Begum Khaleda Zia has made a strong statement that BNP would not allow sell out of the country and it was land transit to which she was pointing. The ruling party should pay heed to it and contrary to what the Economic Adviser has said, tie land transit not just to Teesta but also to share of all other cross boundary rivers. We are under-valuing our importance to India. Our negotiators should read former Indian Foreign Secretary and High Commissioner Muchkund Dubey’s article that appeared recently in The Daily Star.

Muchkund Dubey has argued that the land transit is of “supreme significance” to India because it is the key to integration of mainland India with its fragile northeastern states and also India’s pathway to Southeast Asia and Near East. In a way Mamata Banarjee’s move may have been divine intervention for it stopped Bangladesh short of giving this supremely significant gift to India almost free. The infra-structure for land transit will take many more years. We should use this time Mamata Banarjee has given us to go slow on land transit and bring issues of water, maritime boundary and the rest on the table for solution on quid pro quo basis.
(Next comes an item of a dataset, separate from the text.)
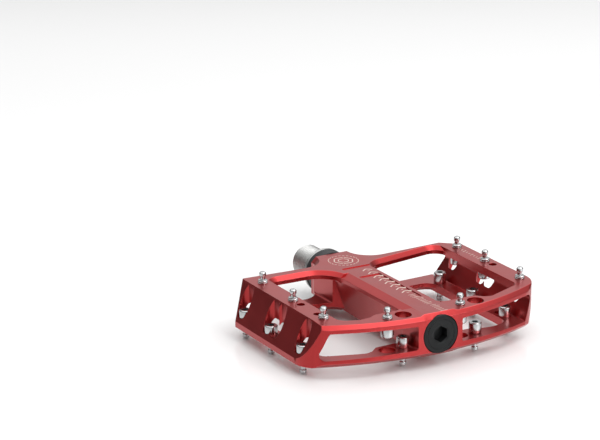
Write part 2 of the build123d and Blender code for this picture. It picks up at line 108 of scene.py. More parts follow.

India has benefitted a great deal from our security concessions but there is still much more for India here. We should combine the partially spent security and land transit cards together and not just tie in to Teesta but to all other rivers and the rest of our legitimate demands from India. To do that, our negotiators must read MD’s article to restrain their belief on Indian magnanimity. Muchkund Dubey described the attitude of “Indian political leaders, senior officials, business magnates and strategic thinkers towards Bangladesh” as “one of disdain and apathy.”

The writer is a former Ambassador to Japan and Egypt.